Source: Freddie Mac and “Fed Changes Guidance on Raising Rates,” USA Today (3/19/14)
Builder confidence in the single-family new-home market ticked up by only one point in March as builders remain concerned about several challenges in the sector, according to the National Association of Home Builders/Wells Fargo Housing Market Index.
“The March HMI mirrors last month’s sentiment, as builders continued to be affected by poor weather and difficulties in finding lots and labor,” says NAHB Chairman Kevin Kelly.
Several factors are raising concerns about meeting demand for the spring buying season, says NAHB Chief Economist David Crowe.
“These include a shortage of buildable lots and skilled workers, rising materials prices and an extremely low inventory of new homes for sale,” Crowe says.
NAHB’s index gauges builder perceptions of current single-family home sales and sales expectations for the next six months, as well as buyer traffic.

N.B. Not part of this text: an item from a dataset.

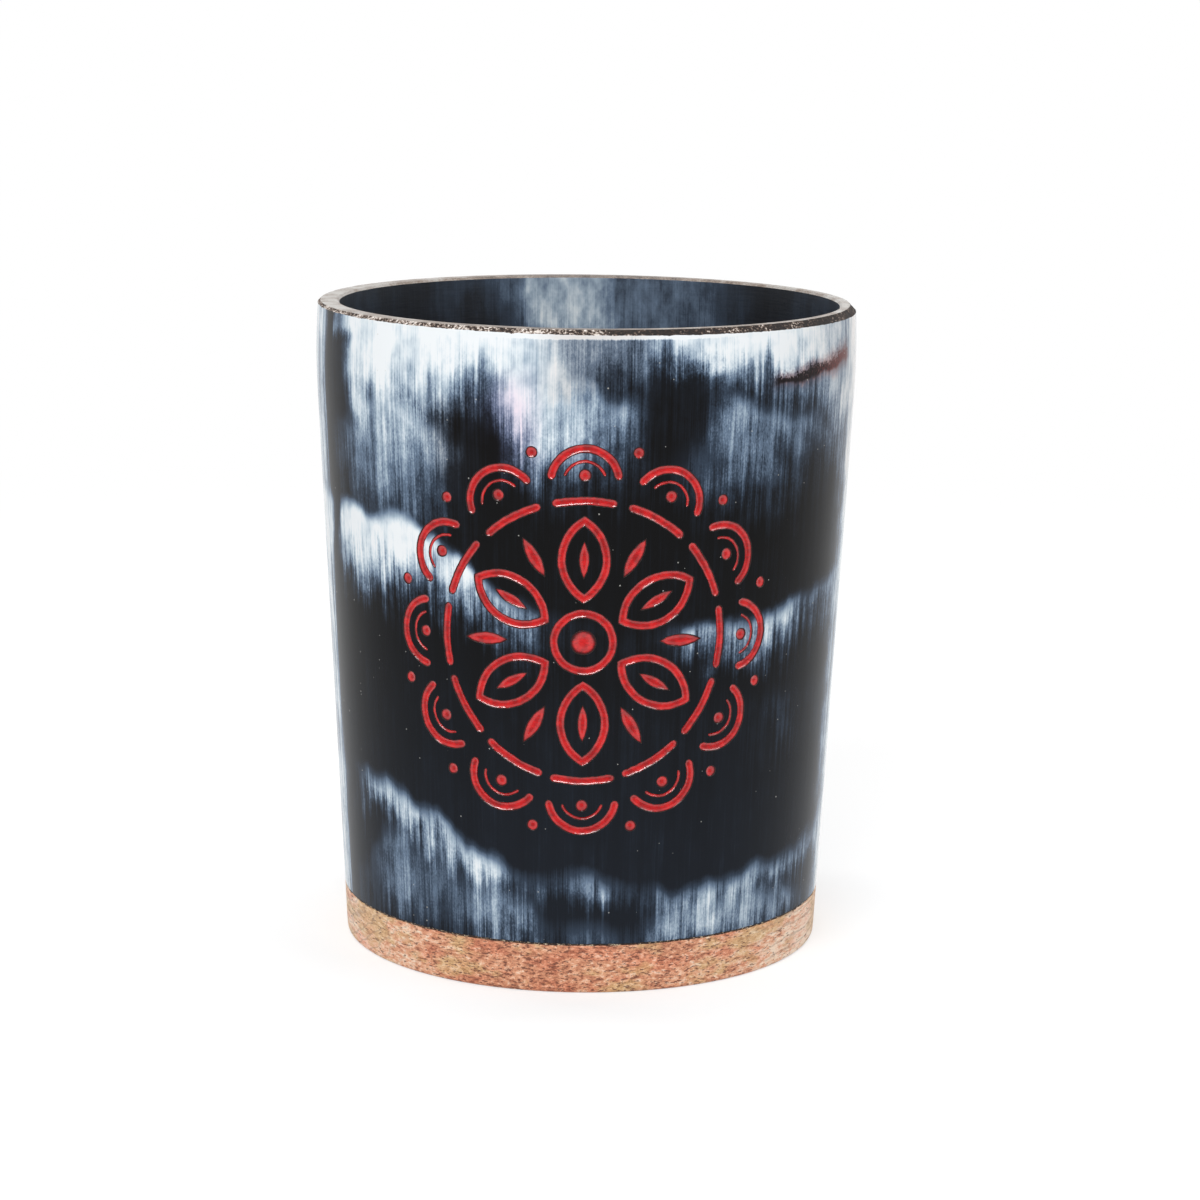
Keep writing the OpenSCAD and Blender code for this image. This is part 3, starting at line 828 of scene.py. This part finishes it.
class Horn(Graph):
    """Horn's fibres run up the cup, and its pale layers are drawn out along them."""

    def __init__(self, name):
        super().__init__(name)
        r = self.math("SQRT", self.x * self.x + self.y * self.y)
        self.east = self.x / r * PATTERN_R
        self.north = self.y / r * PATTERN_R
        self.fibres = self.streaks(1.3, 0.035, 4)
        self.broad = self.streaks(0.3, 0.03, 2)
        self.fine = self.streaks(5.5, 0.10, 2)
        self.grain = self.noise(self.east * 4.2, self.north * 4.2, self.z * 2.6, 3, 0.65)
        self.drift = self.noise(self.east * 0.3, self.north * 0.3, self.z * 0.24, 3)
        wave = self.noise(self.east * 0.14, self.north * 0.14, self.z * 0.05)
        self.bend = self.noise(self.east * 0.12, self.north * 0.12, self.z * 0.09 + 7)
        self.true_turn = self.math("ARCTAN2", self.x, self.y * -1.0) * (180 / math.pi)
        self.turn = self.true_turn + self.bend * 12 + self.broad * 7
        self.mottle = self.noise(self.east * 0.19, self.north * 0.19, self.z * 0.11 + 3, 4, 0.6)
        self.foot_level = (
            self.z + self.fibres * 8.5 + self.broad * 8 + self.fine * 3 + self.drift * 6 + self.grain * 1.6
        )
        self.top_level = (
            self.z + wave * 5 + self.fibres * 1.6 + self.drift * 2.5 + self.fine * 0.8 + self.grain * 1.2
        )

    def streaks(self, across_mm, along_mm, detail):
        return self.noise(self.east * across_mm, self.north * across_mm, self.z * along_mm, detail, 0.6)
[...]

Sentiment in March was 47; any number below 50 indicates that more builders view conditions as poor than good.
Broken out, the component gauging current sales conditions was 52 in March; the component measuring sales expectations for the next six months was 53; and the component measuring buyer traffic rose two points to 33.
Source: National Association of Home Builders
After temporary relief last week, average fixed-rate mortgages were back on the way up this week, Freddie Mac reports in its weekly mortgage market survey.
Freddie Mac reports the following national averages for the week ending March 13:
- 30-year fixed-rate mortgages: averaged 4.37 percent, with an average 0.6 point, rising from last week’s 4.28 percent average. A year ago at this time, 30-year rates averaged 3.63 percent.
- 15-year fixed-rate mortgages: averaged 3.38 percent, with an average 0.6 point, increasing from last week’s 3.32 percent average. Last year at this time, 15-year rates averaged 2.79 percent.
- 5-year hybrid adjustable-rate mortgages: averaged 3.09 percent, with an average 0.4 point, inching up from last week’s 3.03 percent average. A year ago at this time, 5-year ARMs averaged 2.61 percent.